Solved – Training set, test set and validation set

classificationcross-validation

In order to do a data mining work I have to find the best classifiers for my data. What I wonder is if I have to divide my data set into a training test and a test set ? I have to choose between 5 models : Naive Bayes, Neural network, K-NN, decision tree and logistic regression. My point is that if I want to know the performance of each model (by comparing errors for each model), I intended to do a cross-validation and select the best one(using MSE). So my question is, why splitting my data at the beginning if I am assessing the performance of each of the 5 models with cross-validation. I hope I am clear enough.
Thank for your help in advance.

Best Answer

So my question is, why splitting my data at the beginning if I am assessing the performance of each of the 5 models with cross-validation.

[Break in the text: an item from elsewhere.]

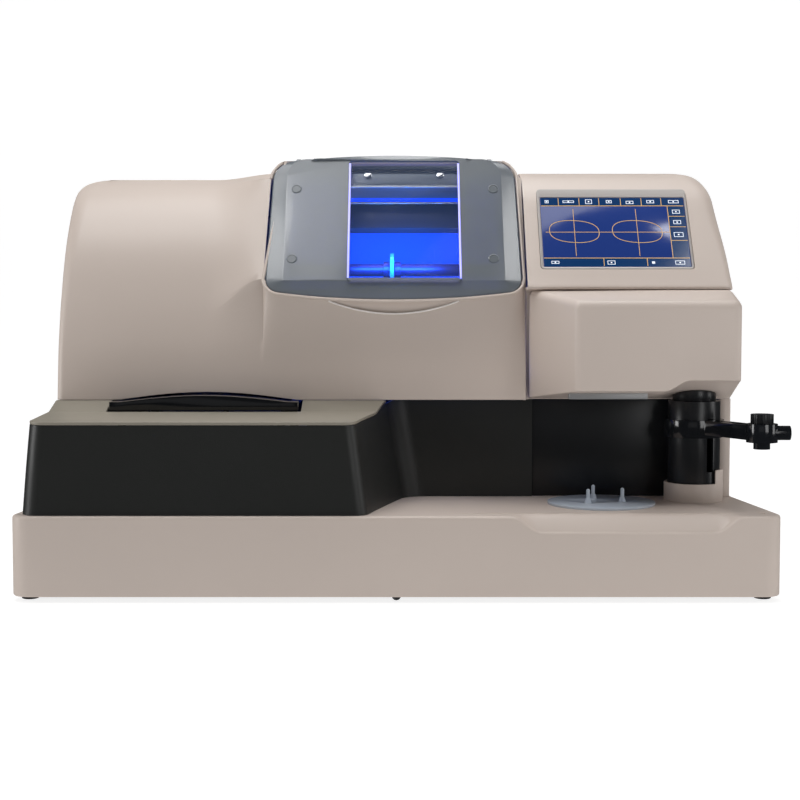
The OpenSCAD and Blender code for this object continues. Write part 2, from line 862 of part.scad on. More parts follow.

Every classifier has some parameter(s) to tune. You need to find the optimum parameters based on 10-fold cross validation in the training set. Later you have to evaluate the model with optimum parameters on the test set. This makes the division of the dataset important. For finding the optimum parameters you can use 50% of the dataset. Later on, you may evaluate the classifier with rest 50% which is the test set.

Additionally, after finding the optimum parameters with 50% training data, you can use the complete data and evaluate the classifiers based on 10-fold cross validation. Performances with 50% test data and the cross validation one would almost be close.